A valid UK driving licence. If you’re staying for more than 3 months, or if you don’t have a photo card licence, you’ll need an International Driving Permit.
Minimum Driving Age
Visitors must be aged 18 or over and hold a full, valid driving licence to legally drive in Turkey. Riders of mopeds must be at least 17, while motorcyclists must be aged 18 or over.
On-the-spot fines are very common for minor traffic offences and speeding. If you do not have cash on you, you’ll be taken to a bank or cash machine. If you still can’t pay your car will be impounded until you find a means.
Child Safety Rules
The driver of the vehicle is responsible for ensuring that all children are wearing a seat belt or appropriate restraints.
Children under the age of three may not travel in a vehicle that is not equipped with a child restraint. If they are travelling in the front seat of a vehicle in a rear-facing seat, the airbag must be deactivated.

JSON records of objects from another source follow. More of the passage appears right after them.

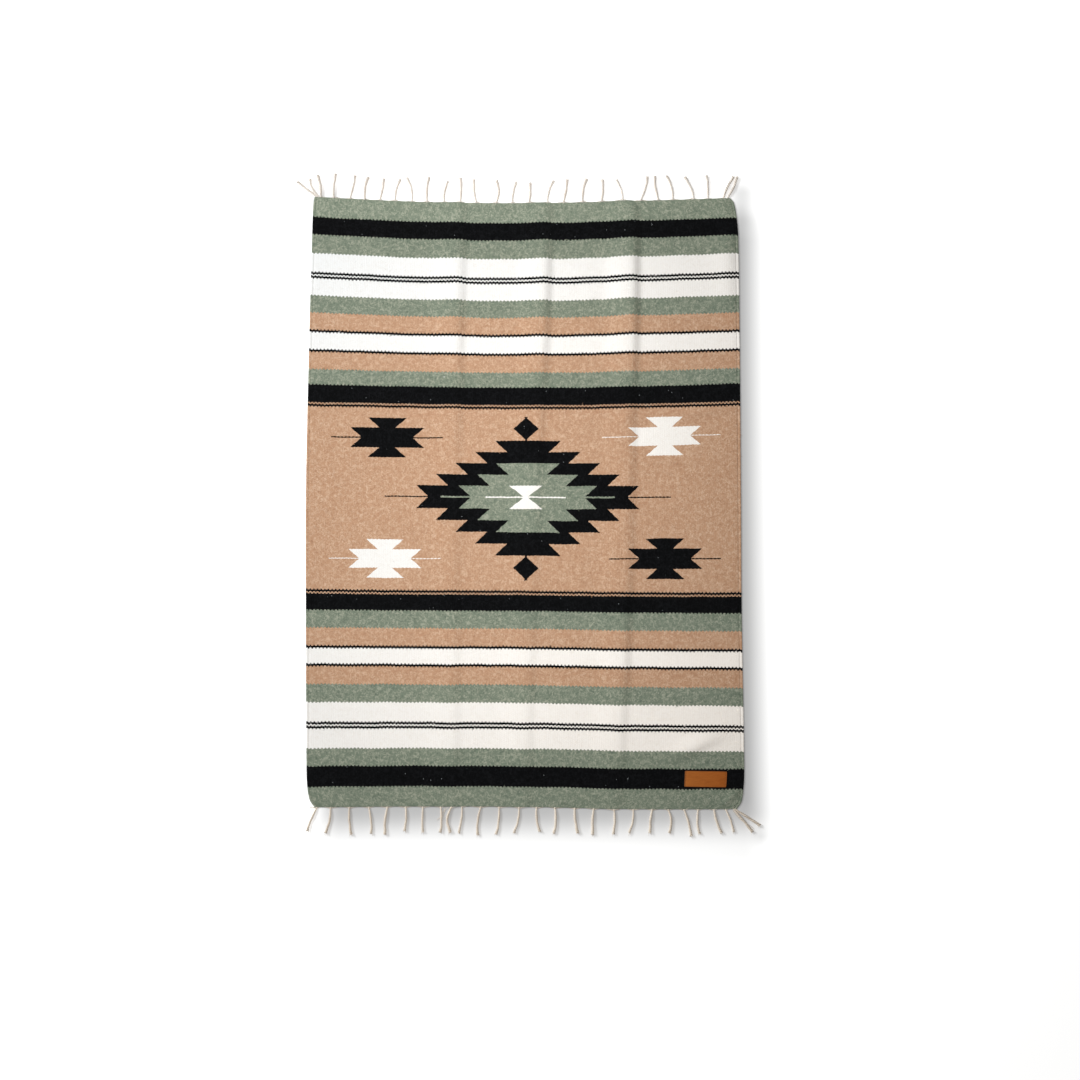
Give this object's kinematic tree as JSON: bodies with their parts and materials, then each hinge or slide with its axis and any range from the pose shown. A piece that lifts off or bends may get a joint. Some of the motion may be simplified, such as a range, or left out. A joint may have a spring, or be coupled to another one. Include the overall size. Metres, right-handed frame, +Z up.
{
  "type": "mexican serape blanket laid flat",
  "caption": "Flat-woven wool serape laid flat, striped, with a stepped diamond, a twisted fringe at each end, soft lengthwise creases and a small bare leather patch.",
  "frame": {"origin": "on the ground, under the middle of the whole serape with its fringes", "axes": "+X across the cloth's width, towards the patch; +Y along its length, away from the patch; +Z up from the ground"},
  "size_m": [1.066, 1.5264, 0.0103],
  "materials": {
    "woven_wool": "weft-faced wool with stripes and a stepped diamond in sage green heather, tan heather, black and off-white, matt with a soft nap",
    "fringe_yarn": "undyed cream warp yarn, plied and twisted",
    "patch_leather": "smooth brown veg-tanned leather with darker cut edges, bare"
  },
  "bodies": {
    "root": {"cloth": "woven_wool", "fringe_top": "fringe_yarn", "fringe_bottom": "fringe_yarn", "leather_patch": "patch_leather"}
  },
  "joints": []
}
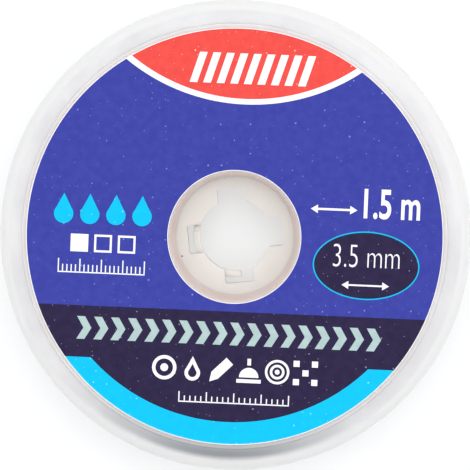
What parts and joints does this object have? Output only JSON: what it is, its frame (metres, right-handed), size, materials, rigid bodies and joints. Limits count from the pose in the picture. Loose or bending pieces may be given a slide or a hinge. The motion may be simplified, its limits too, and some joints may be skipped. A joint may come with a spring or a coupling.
{
  "type": "desoldering braid spool",
  "caption": "Flat copper desoldering braid wound in a round translucent plastic spool with a keyed hub, a rim slot and a printed label.",
  "frame": {"origin": "on the spool's axis, in the plane of the back disc's face, which lies on the floor", "axes": "+Z along the spool's axis and out of the labelled face, +Y towards the top of the label"},
  "size_m": [0.056, 0.056, 0.0079],
  "materials": {
    "shell_plastic": "natural translucent polypropylene, satin",
    "copper_braid": "bare copper strands, braided flat and fluxed",
    "label_paper": "coated paper, printed in colours"
  },
  "bodies": {
    "root": {"front_shell": "shell_plastic", "back_shell": "shell_plastic", "braid_roll": "copper_braid", "label": "label_paper"}
  },
  "joints": []
}
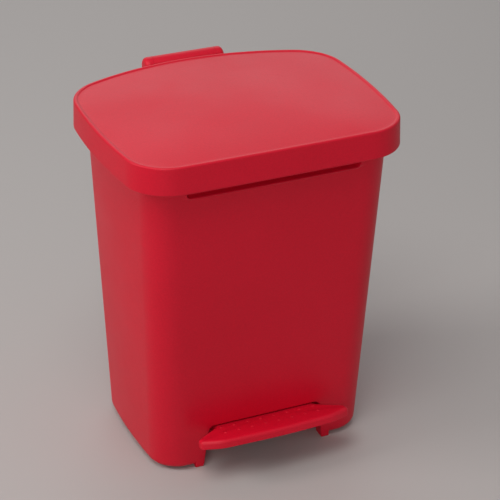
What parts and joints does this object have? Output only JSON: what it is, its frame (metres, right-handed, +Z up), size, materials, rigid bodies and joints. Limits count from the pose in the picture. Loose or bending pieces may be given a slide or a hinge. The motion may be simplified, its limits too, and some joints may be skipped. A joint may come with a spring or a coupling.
{
  "type": "pedal bin",
  "caption": "Tapered plastic bin with a deep-skirted hinged lid that a wide front pedal lifts through a lever and a vertical rod at the back.",
  "frame": {"origin": "on the floor, in the middle of the footprint box", "axes": "+Z up; the front, with the pedal and the finger recess, faces -Y; +X is to the right of someone facing the front"},
  "size_m": [0.4226, 0.3818, 0.5238],
  "materials": {
    "red_plastic": "moulded polypropylene, fine satin grain",
    "black_nylon": "moulded nylon, satin",
    "zinc_steel": "zinc plated, dull"
  },
  "bodies": {
    "body": {"body_shell": "red_plastic", "hinge_housing": "red_plastic", "rod_cover": "red_plastic", "rod_guide_lower": "black_nylon", "rod_guide_upper": "black_nylon", "axle_bearing_left": "black_nylon", "axle_bearing_right": "black_nylon", "housing_screw_1": "zinc_steel", "housing_screw_2": "zinc_steel", "housing_screw_3": "zinc_steel", "housing_screw_4": "zinc_steel", "cover_screw_1": "zinc_steel", "cover_screw_2": "zinc_steel", "cover_screw_3": "zinc_steel", "cover_screw_4": "zinc_steel"},
    "lid": {"lid_shell": "red_plastic", "hinge_pin_left": "zinc_steel", "hinge_pin_right": "zinc_steel", "lift_lug": "black_nylon", "lug_screw_1": "zinc_steel", "lug_screw_2": "zinc_steel"},
    "rod": {"lift_rod": "zinc_steel", "rod_head": "black_nylon", "head_pin": "zinc_steel", "rod_foot": "black_nylon", "foot_pin": "zinc_steel"},
    "pedal": {"pedal_tread": "red_plastic", "pedal_lever": "black_nylon", "lever_screw_1": "zinc_steel", "lever_screw_2": "zinc_steel", "pedal_axle": "zinc_steel", "axle_ring_left": "zinc_steel", "axle_ring_right": "zinc_steel"}
  },
  "joints": [
    {"name": "lid_hinge", "type": "hinge", "parent": "body", "child": "lid", "pos_m": [0, 0.17643, 0.508], "axis": [-1, 0, 0], "range_deg": [0, 75]},
    {"name": "rod_slide", "type": "slide", "parent": "body", "child": "rod", "axis": [0, 0, 1], "range_m": [0, 0.0316]},
    {"name": "pedal_pivot", "type": "hinge", "parent": "body", "child": "pedal", "pos_m": [0, 0.00543, 0.033], "axis": [1, 0, 0], "range_deg": [0, 12.2]}
  ],
  "couplings": [
    {"joint": "rod_slide", "follows": "lid_hinge", "m_per_rad": 0.02403},
    {"joint": "pedal_pivot", "follows": "lid_hinge", "ratio": 0.16067}
  ]
}
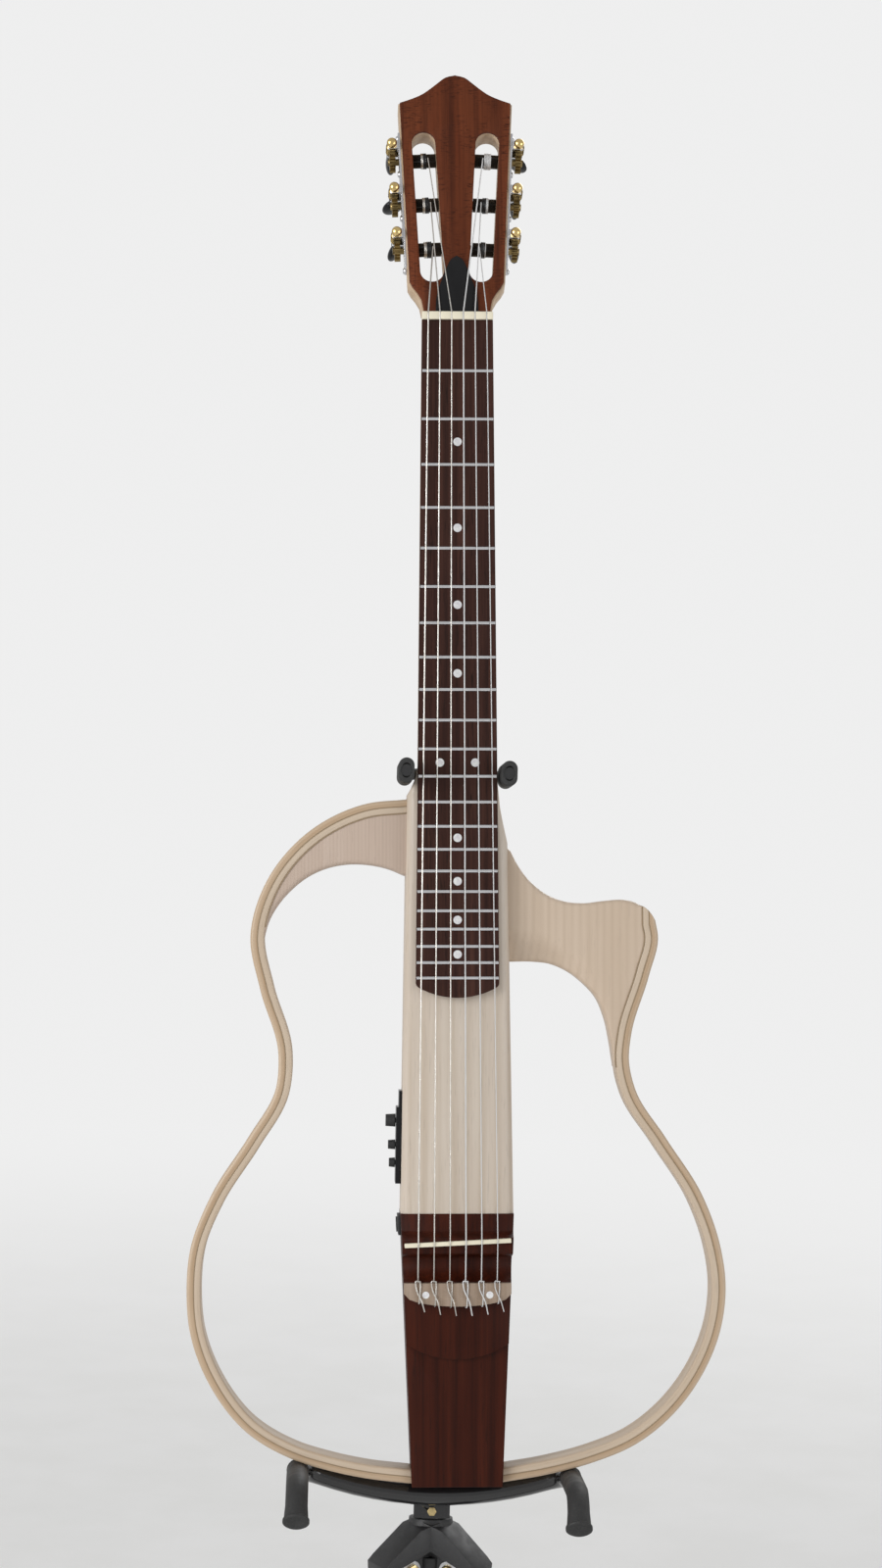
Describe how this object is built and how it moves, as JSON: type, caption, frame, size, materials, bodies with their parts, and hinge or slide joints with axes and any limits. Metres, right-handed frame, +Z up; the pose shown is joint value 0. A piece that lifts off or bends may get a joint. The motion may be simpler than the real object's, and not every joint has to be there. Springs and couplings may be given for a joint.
{
  "type": "guitar on stand",
  "caption": "Skeleton-body classical guitar with meshing worm tuners, resting on a folding black tripod guitar stand.",
  "frame": {"origin": "on the floor, under the middle of the whole object's box", "axes": "+X to the right seen from the front, +Y to the back, +Z up"},
  "size_m": [0.6838, 0.5947, 1.2204],
  "materials": {
    "maple": "satin",
    "rim_wood": "satin",
    "redwood_veneer": "satin",
    "rosewood": "satin",
    "fret_wire": "polished",
    "pearl": "gloss",
    "bone": "satin",
    "gloss_black": "gloss",
    "nickel": "polished",
    "gilt": "polished",
    "roller_black": "satin",
    "wound_string": "satin",
    "nylon_string": "gloss",
    "moulded_black": "satin",
    "black_paint": "gloss",
    "rubber": "matte",
    "zinc_bolts": "satin"
  },
  "bodies": {
    "stand": {"hub": "moulded_black", "mast_tube": "black_paint", "cradle_yoke": "black_paint", "cradle_sleeves": "rubber", "cradle_caps": "rubber", "stand_bolts": "zinc_bolts", "clamp_collar": "moulded_black"},
    "guitar": {"neck": "maple", "headstock": "maple", "headstock_veneer": "redwood_veneer", "fretboard": "rosewood", "frets": "fret_wire", "inlay_dots": "pearl", "nut": "bone", "truss_rod_cover": "gloss_black", "tuner_plates": "nickel", "tuner_screws": "nickel", "centre_beam": "maple", "left_wing": "maple", "right_wing": "maple", "rim_outer_ply": "rim_wood", "rim_inner_ply": "rim_wood", "tail_block": "redwood_veneer", "saddle": "bone", "tie_block": "maple", "bass_strings": "wound_string", "treble_strings": "nylon_string", "preamp_panel": "gloss_black", "output_jack": "gloss_black"},
    "neck_post": {"neck_post": "black_paint", "neck_rest_yoke": "black_paint", "neck_rest_sleeves": "rubber"},
    "clamp_knob": {"clamp_knob": "moulded_black"},
    "leg_left": {"leg_left": "black_paint", "foot_left": "rubber"},
    "leg_right": {"leg_right": "black_paint", "foot_right": "rubber"},
    "leg_rear": {"leg_rear": "black_paint", "foot_rear": "rubber"},
    "tuner_1": {"worm_1": "gilt", "button_1": "gloss_black"},
    "winder_1": {"roller_1": "roller_black"},
    "tuner_2": {"worm_2": "gilt", "button_2": "gloss_black"},
    "winder_2": {"roller_2": "roller_black"},
    "tuner_3": {"worm_3": "gilt", "button_3": "gloss_black"},
    "winder_3": {"roller_3": "roller_black"},
    "tuner_4": {"worm_4": "gilt", "button_4": "gloss_black"},
    "winder_4": {"roller_4": "roller_black"},
    "tuner_5": {"worm_5": "gilt", "button_5": "gloss_black"},
    "winder_5": {"roller_5": "roller_black"},
    "tuner_6": {"worm_6": "gilt", "button_6": "gloss_black"},
    "winder_6": {"roller_6": "roller_black"},
    "volume_control": {"volume_knob": "gloss_black"},
    "bass_control": {"bass_knob": "gloss_black"},
    "treble_control": {"treble_knob": "gloss_black"}
  },
  "joints": [
    {"name": "leg_left_fold", "type": "hinge", "parent": "stand", "child": "leg_left", "pos_m": [-0.01559, -0.105, 0.15], "axis": [0.5, -0.866, 0], "range_deg": [0, 62]},
    {"name": "leg_right_fold", "type": "hinge", "parent": "stand", "child": "leg_right", "pos_m": [0.01559, -0.105, 0.15], "axis": [0.5, 0.866, 0], "range_deg": [0, 62]},
    {"name": "leg_rear_fold", "type": "hinge", "parent": "stand", "child": "leg_rear", "pos_m": [0, -0.078, 0.15], "axis": [-1, 0, 0], "range_deg": [0, 62]},
    {"name": "neck_post_slide", "type": "slide", "parent": "stand", "child": "neck_post", "axis": [0, 0.1392, 0.9903], "range_m": [0, 0.1]},
    {"name": "clamp_knob_turn", "type": "hinge", "parent": "stand", "child": "clamp_knob", "pos_m": [0, -0.0084, 0.55778], "axis": [0, 0.9903, -0.1392], "range_deg": [0, 360]},
    {"name": "guitar_lift", "type": "slide", "parent": "stand", "child": "guitar", "axis": [0, -0.9903, 0.1392], "range_m": [0, 0.15]},
    {"name": "tuner_1_spin", "type": "hinge", "parent": "guitar", "child": "tuner_1", "pos_m": [-0.05502, -0.00242, 1.10028], "axis": [0.0065, 0.9397, -0.3419], "continuous": true},
    {"name": "roller_1_spin", "type": "hinge", "parent": "guitar", "child": "winder_1", "pos_m": [-0.04802, -0.00588, 1.09091], "axis": [-0.997, -0.0204, -0.0751], "continuous": true},
    {"name": "tuner_2_spin", "type": "hinge", "parent": "guitar", "child": "tuner_2", "pos_m": [-0.05769, 0.00934, 1.13254], "axis": [0.0065, 0.9397, -0.3419], "continuous": true},
    {"name": "roller_2_spin", "type": "hinge", "parent": "guitar", "child": "winder_2", "pos_m": [-0.05069, 0.00588, 1.12317], "axis": [-0.997, -0.0204, -0.0751], "continuous": true},
    {"name": "tuner_3_spin", "type": "hinge", "parent": "guitar", "child": "tuner_3", "pos_m": [-0.06036, 0.0211, 1.1648], "axis": [0.0065, 0.9397, -0.3419], "continuous": true},
    {"name": "roller_3_spin", "type": "hinge", "parent": "guitar", "child": "winder_3", "pos_m": [-0.05336, 0.01764, 1.15543], "axis": [-0.997, -0.0204, -0.0751], "continuous": true},
    {"name": "tuner_4_spin", "type": "hinge", "parent": "guitar", "child": "tuner_4", "pos_m": [0.03049, -0.00204, 1.10294], "axis": [0.0065, 0.9397, -0.3419], "continuous": true},
    {"name": "roller_4_spin", "type": "hinge", "parent": "guitar", "child": "winder_4", "pos_m": [0.02412, -0.00556, 1.09316], "axis": [0.9998, -0.0117, -0.013], "continuous": true},
    {"name": "tuner_5_spin", "type": "hinge", "parent": "guitar", "child": "tuner_5", "pos_m": [0.03105, 0.00973, 1.1353], "axis": [0.0065, 0.9397, -0.3419], "continuous": true},
    {"name": "roller_5_spin", "type": "hinge", "parent": "guitar", "child": "winder_5", "pos_m": [0.02468, 0.00621, 1.12552], "axis": [0.9998, -0.0117, -0.013], "continuous": true},
    {"name": "tuner_6_spin", "type": "hinge", "parent": "guitar", "child": "tuner_6", "pos_m": [0.0316, 0.0215, 1.16766], "axis": [0.0065, 0.9397, -0.3419], "continuous": true},
    {"name": "roller_6_spin", "type": "hinge", "parent": "guitar", "child": "winder_6", "pos_m": [0.02523, 0.01798, 1.15787], "axis": [0.9998, -0.0117, -0.013], "continuous": true},
    {"name": "volume_turn", "type": "hinge", "parent": "guitar", "child": "volume_control", "pos_m": [-0.03536, -0.09394, 0.47365], "axis": [-0.9999, -0.0023, -0.0161], "range_deg": [-140, 140]},
    {"name": "bass_turn", "type": "hinge", "parent": "guitar", "child": "bass_control", "pos_m": [-0.03508, -0.09633, 0.45662], "axis": [-0.9999, -0.0023, -0.0161], "range_deg": [-140, 140]},
    {"name": "treble_turn", "type": "hinge", "parent": "guitar", "child": "treble_control", "pos_m": [-0.03487, -0.0981, 0.44405], "axis": [-0.9999, -0.0023, -0.0161], "range_deg": [-140, 140]}
  ],
  "couplings": [
    {"joint": "roller_1_spin", "follows": "tuner_1_spin", "ratio": 0.071429},
    {"joint": "roller_2_spin", "follows": "tuner_2_spin", "ratio": 0.071429},
    {"joint": "roller_3_spin", "follows": "tuner_3_spin", "ratio": 0.071429},
    {"joint": "roller_4_spin", "follows": "tuner_4_spin", "ratio": 0.071429},
    {"joint": "roller_5_spin", "follows": "tuner_5_spin", "ratio": 0.071429},
    {"joint": "roller_6_spin", "follows": "tuner_6_spin", "ratio": 0.071429}
  ]
}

Children up to 150cm in height and 36kg in weight must be placed in the rear of the vehicle in a child restraint system.
Children over 150cm can use a seat belt in the rear seat but may not travel in the front seat.
A minimum of third-party insurance is compulsory in Turkey and you’ll need to be able to prove you have it with your insurance certificate and preferably, a green card from your insurance company.
Safety cameras are common in Turkey, both mobile and fixed devices. Whilst warning signs were used to tell drivers where cameras are placed, these are slowly being removed so you will need to keep to the limit at all times.
Using Mobile Phones when driving
Using a phone whilst driving in Turkey is illegal despite many drivers doing so. You will receive an on-the-spot fine for doing so.
In towns and cities, when you park in the street you will be greeted by a parking attendant who will put a ticket on the windscreen stating the time you parked. When you return to your car the attendant will give you your bill and take payment.